Empathy and patience can sometimes be the wrong response. Being empathetic at the wrong time can cause people to believe that a serious issue isn’t a big deal. It can
lead people to believe that they aren’t really accountable for change when they have a serious behavioural issue or when they aren’t producing results. But worst of all, when it is your only approach, you are a pushover, and you can just as easily lose your moral authority.
Some people and some situations call for patience and empathy. Some call for coaching
and an approach that fosters learning. Sometimes you need to explain yourself
carefully. But other people and situations call for a more self-directed approach.
You Can Also Be Too Self-directed
Some leaders believe that they need to be very self-directed to be effective. Self-directed can come across as self-oriented, selfish, and oblivious to what the other person needs or
the constraints with which they are struggling. I’ve met some leaders who pride themselves on their self-directed approach. And sometimes it is exactly the right approach. This is especially true when the leader is protecting the culture
they’ve built, or when they are dealing with a legal or moral issue. There are some issues that are non-negotiable.
But unless you have the relationship that allows for self-directed communication, every time you are self-directed when it is unnecessary takes a little something out of your moral leadership. When you are unnecessarily direct and short with people–even if it’s because you are short on time and under pressure–you are making a withdrawal from your relationship.

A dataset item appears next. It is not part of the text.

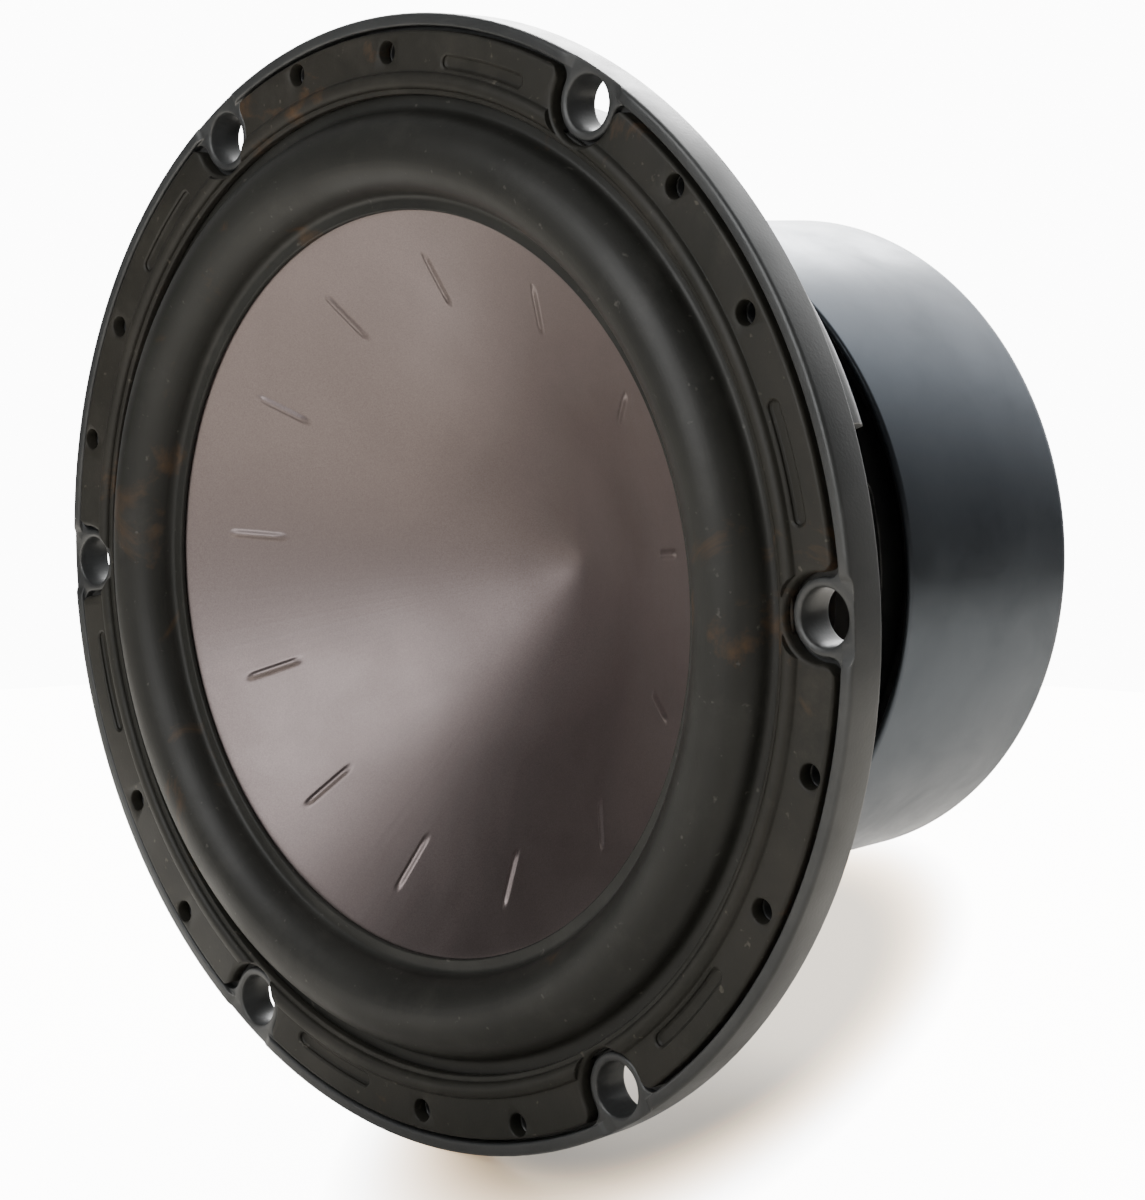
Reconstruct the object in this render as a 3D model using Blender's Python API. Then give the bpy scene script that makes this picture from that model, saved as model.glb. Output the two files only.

If you’ve ever seen a coach on the sideline during a game, you’ve no doubt seen them grab a player and light them up when they are trying to make a point, rev them up, or change their state. If your approach is always high negative energy, then when you really need to call on that approach, it won’t mean anything. You will have worn out the approach.
When Problems Arise. And there will be problems.
Invariably, in business, things go wrong. People make mistakes. Sometimes they make mistakes even when they have the best of intentions. Other times, they are simply negligent. People also fail to follow directions, sometimes because they misunderstand what was necessary, and sometimes because, mistakenly, they think they know better.
Focusing on People Is the Problem
It’s easy for a leader to focus their attention on the person who made the mistake, failed, lost the client, or generally botched things up. That leader can blame the person for what went wrong by yelling at them, by embarrassing them, by threatening them, or by somehow penalising the individual. This choice is often made by a leader who believes that people are the problem. The leaders of this variety are eternally plagued with people problems.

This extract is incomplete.